D’autres s’inquiètent du respect de la vie privée que cette mesure pourrait entamer, à l’instar du député non-inscrit Hubert Julien-Laferrière (rattaché financièrement à La République en Marche). Dans un communiqué diffusé lundi 16 novembre, l’élu du Rhône souligne que l’article 21 contrevient ”à la délibération du 8 décembre 2016 de la CNIL, qui avait rappelé l’importance que les images des caméras mobiles ne puissent être exploitées qu’a posteriori et pour les besoins exclusifs d’une procédure judiciaire, administrative ou disciplinaire ou dans le cadre d’une action de formation”. Autrement dit, que la vocation de ces caméras n’est pas de faire de la communication.
“Outils de riposte”
Or, faire de la communication, c’est bien l’orientation qui semble être prise au ministère de l’Intérieur.
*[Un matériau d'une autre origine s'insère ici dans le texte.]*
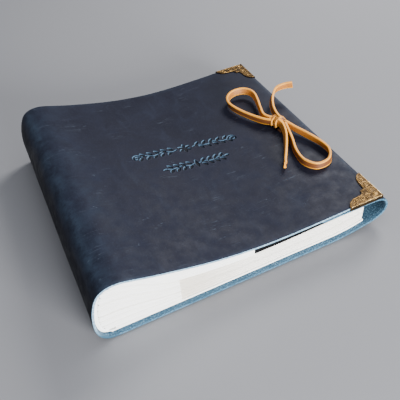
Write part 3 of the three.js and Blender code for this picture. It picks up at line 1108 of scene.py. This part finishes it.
def tube_of(name, rings, uvs, section, rough):
    """A closed strap through rings of points, with its flat size as its UV map."""
    count = len(section)
    points = [p for ring in rings for p in ring]
    faces = []
    for i in range(len(rings) - 1):
        for j in range(count):
            k = (j + 1) % count
            faces.append((i * count + j, i * count + k, (i + 1) * count + k, (i + 1) * count + j))
    faces.append(tuple(reversed(range(count))))
    faces.append(tuple(range(len(points) - count, len(points))))
    mesh = bpy.data.meshes.new(name)
    mesh.from_pydata(points, [], faces)
    piece = add_object(name, mesh)
    sides = [math.dist(section[j], section[(j + 1) % count]) for j in range(count)]
    around = np.cumsum([0] + sides)
    uv = mesh.uv_layers.new(name="UVMap")
    for face in mesh.polygons:
        for slot, vertex in zip(face.loop_indices, face.vertices):
            ring, j = divmod(vertex, count)
            last_side = any(v % count == count - 1 for v in face.vertices)
            wrapped = len(face.vertices) == 4 and j == 0 and last_side
            uv.data[slot].uv = (uvs[ring], around[count if wrapped else j])
    cut = max(b for _, b in section) - 0.7 * MM
    store(piece, "lace_edge", [float(abs(b) > cut) for _, b in section] * len(rings))
    store(piece, "lace_rough", [float(a * rough > 0) for a, _ in section] * len(rings))
    outward_normals(piece)
    smooth(piece, 50)
    return piece


def make_lace(leather):
    """The bow's loops and tails, its knot and the run inside the cover."""
    for name, (rough, lean, route) in STRANDS.items():
        piece, line = strap(name.replace("lace", "bow"), route, lean=lean, slack=0.05,
                            rough=rough)
        coat(piece, leather)
        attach(piece, "front")
        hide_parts(name)
    parts = [strap(f"knot_{name}", route, 0.8, upright=upright, squeeze=squeeze)[0]
             for name, (route, squeeze, upright) in KNOT_STRANDS.items()]
    knot = join(parts, "bow_knot")
    coat(knot, leather)
    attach(knot, "front")
    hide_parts("lace_knot")
    make_inside_run(leather)


def make_inside_run(leather):
    """The lace on the inside of the cover, and its legs up through the two holes."""
    low, high = corners("lace_inside_run")
    middle = (low + high) / 2
    width, flat = 4.6 * MM, 0.9 * MM
    legs = {"value": (0, 0, high.z - low.z - flat)}
    deselect()
    bpy.ops.mesh.primitive_cube_add(size=1, location=(middle.x, 0, low.z + flat / 2),
                                    scale=(width, high.y - low.y, flat))
    bpy.ops.object.transform_apply(location=True, rotation=True, scale=True)
    piece = bpy.context.object
    piece.name = "lace_inside"
    edit(piece)
    select_all()
    bpy.ops.mesh.subdivide(number_cuts=5)
    pick(piece, "polygons", lambda f: f.normal.z > 0.9 and abs(f.center.y) > HOLE_Y - 3.2 * MM)
    bpy.ops.mesh.extrude_region_move(TRANSFORM_OT_translate=legs)
    done()
    apply_modifier(piece, "BEVEL", width=0.25 * MM, segments=2, limit_method="ANGLE",
                   angle_limit=math.radians(50))
    smooth(piece, 50)
    for name in ("lace_edge", "lace_rough"):
        store(piece, name, [0.0] * len(piece.data.vertices))
    coat(piece, leather)
    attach(piece, "front")
    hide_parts("lace_inside_run")


# --- the brass corners ---
def rod(name, points, radii):
    """A rounded bead of metal along points, with its own thickness at each of them."""
    curve = bpy.data.curves.new(name, "CURVE")
    curve.dimensions = "3D"
    curve.bevel_depth = MM
    curve.bevel_resolution = 2
    curve.use_fill_caps = True
    path = curve.splines.new("POLY")
    path.points.add(len(points) - 1)
    for knot, point, radius in zip(path.points, points, radii):
        knot.co = (*point, 1)
        knot.radius = radius
    activate(add_object(name, curve))
    bpy.ops.object.convert(target="MESH")
    return bpy.context.object


# The inner edge of a plate's leg: millimetres along it and across it.
CORNER_EDGE = [(33.6, 1.1), (33.0, 3.0), (30.6, 5.8), (26.3, 8.0), (21, 8.6), (16.6, 9.0),
               (14.4, 10.2), (13.6, 13.6)]
# Its scrolls: along, across, radius, where each starts in degrees and which way it winds.
CORNER_SCROLLS = ((26.0, 4.7, 2.5, 200, -1), (18.6, 5.3, 2.7, 20, 1), (11.6, 6.6, 2.6, 200, -1))


def corner_strokes():
    """The relief of one leg of a plate, in millimetres: points and a radius for each stroke."""
    edge = [Vector((a, b, 0)) for a, b in CORNER_EDGE]
    strokes = [([(p.x, p.y) for p in through(edge, 6)], 0.42)]
    strokes.append(([(a, 0.8) for a in np.linspace(1.5, 33.6, 40)], 0.38))
    for along, across, radius, start, sense in CORNER_SCROLLS:
        points, _ = curl_stroke(along, across, radius, 1.4, start, sense)
        strokes.append((points, 0.36))
    strokes.append(([(30.6 - u * 3, 2.6 + u * 0.8) for u in np.linspace(0, 1, 8)], 0.5))
    strokes.append(([(a, 2.0 + 0.5 * math.sin(a)) for a in np.linspace(5, 24, 60)], 0.26))
    for along in (22.3, 14.8):
        strokes.append(([(along, 2.6), (along - 0.3, 4.6), (along - 0.1, 7.2)], 0.42))
    return strokes


def corner_rim(tip, side, level):
    """The bright line along the two outer edges of a plate: worn metal, its brightness partly a
    painted highlight.
    """
    in_from_edge, radius = 0.3, 0.32
    run = np.linspace(0.4, 33.8, 24)
    legs = ([(a, in_from_edge) for a in run], [(in_from_edge, a) for a in run])
    return [rod("rim", [(tip.x - a * MM, tip.y + side * b * MM, level) for a, b in leg],
                [radius] * len(leg)) for leg in legs]


def corner_rods(tip, side, level):
    """The relief of a whole plate: both legs and the petals at their corner."""
    rods = []

    def add(points, size, flip):
        """A stroke that is thinner towards both ends. Flipped, it lies on the other leg."""
        count = len(points)
        placed = [(tip.x - (b if flip else a) * MM, tip.y + side * (a if flip else b) * MM, level)
                  for a, b in points]
        swell = [min(1, 4 * i / count, 4 * (count - 1 - i) / count) for i in range(count)]
        rods.append(rod("scroll", placed, [size * (0.55 + 0.45 * share) for share in swell]))

    for flip in (False, True):
        for points, size in corner_strokes():
            add(points, size, flip)
    for turn in (-38, -19, 0, 19, 38):
        angle = math.radians(45 + turn)
        reach = 6.2 - abs(turn) * 0.05
        petal = [(3 + math.cos(angle) * u, 3 + math.sin(angle) * u)
                 for u in np.linspace(0.6, reach, 9)]
        add(petal, 0.62, False)
    return rods


def make_corner_relief(name, node, side, brass, rods_of, level):
    """Raised metal on the plate of a corner."""
    low, high = corners(node)
    tip = Vector((high.x, low.y if side > 0 else high.y, 0))
    relief = join(rods_of(tip, side, high.z + level), name)
    outward_normals(relief)
    smooth(relief, 60)
    coat(relief, brass)
    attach(relief, "front")


def paint_node(name, finish):
    """Gives a part of the frame its finish."""
    for slot in frame["nodes"][name].material_slots:
        slot.material = finish


# --- the whole book ---
def make_book():
    body_of = {name: node["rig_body"] for name, node in frame["nodes"].items()}
    make_lace(lace_leather())
    grain, flesh = grain_side(), flesh_side()
    # The last colour given is the painted shade at the foot of the spine.
    front_edge = cut_edge("hide_edge_front", (0.12, 0.215, 0.3), (0.27, 0.4, 0.51),
                          (0.02, 0.065, 0.105))
    make_cover_hide([grain, flesh, front_edge])
    back_edge = cut_edge("hide_edge_back", (0.016, 0.06, 0.1), (0.075, 0.165, 0.245))
    make_back_hide([grain, flesh, back_edge])
    paper = page_paper("paper_cream", (0.85, 0.83, 0.785), (0.77, 0.745, 0.69),
                       (0.93, 0.93, 0.9))
    white = page_paper("paper_white", (0.94, 0.94, 0.92), (0.89, 0.89, 0.865))
    make_pages(paper, body_of)
    make_guards(white, body_of)
    make_hinge_leaf(white)
    make_cards(white)
    tape = woven_tape()
    for i in (1, 2, 3, 4):
        paint_node(f"sewing_tape_{i}", tape)
    dark = antique_brass("brass_recess", (0.05, 0.029, 0.011), (0.018, 0.011, 0.005), 0.5)
    # Worn edges, given a brighter colour as a painted highlight.
    rim = antique_brass("brass_rim", (0.72, 0.54, 0.28), (0.42, 0.29, 0.13), 0.36)
    bright = antique_brass("brass_raised", (0.29, 0.175, 0.06), (0.12, 0.066, 0.022), 0.4)
    for name, side in (("near", 1), ("far", -1)):
        plate = f"brass_corner_{name}"
        paint_node(plate, dark)
        make_corner_relief(f"corner_relief_{name}", plate, side, bright, corner_rods, -0.02 * MM)
        make_corner_relief(f"corner_rim_{name}", plate, side, rim, corner_rim, -0.3 * MM)


make_camera()
make_studio()
make_book()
Ce qui ne dérange pas outre-mesure dans les rangs de la majorité. “Gérald Darmanin est avant tout ministre de l’intérieur, il joue ce rôle et je trouve qu’il le joue plutôt bien. Il a renforcé le discours régalien au moment où il y avait a minima un sentiment d’insécurité et où l’on avait besoin d’une parole forte. Il y a un enjeu de respect de l’autorité très important et il était essentiel de montrer aux forces de l’ordre ce respect. Là dessus, je pense qu’il est soutenu par l’Elysée”, indique le député LREM des Français de l’étranger Roland Lescure.
Outre les aspects controversés de la loi “Sécurité globale”, la tentation d’un contre-discours policier sur les réseaux sociaux est parfaitement assumée dans le Livre blanc sur la sécurité intérieure, rendu public ce lundi 16 novembre. Proposant de “réorganiser la communication du ministère de l’Intérieur”, le document de 330 pages qui servira de cadre à la loi d’orientation et de programmation de la sécurité intérieure (LOPSI) en 2022, évoque le besoin de “renforcer le réseau territorial des communicants” pour mener à bien cette mission.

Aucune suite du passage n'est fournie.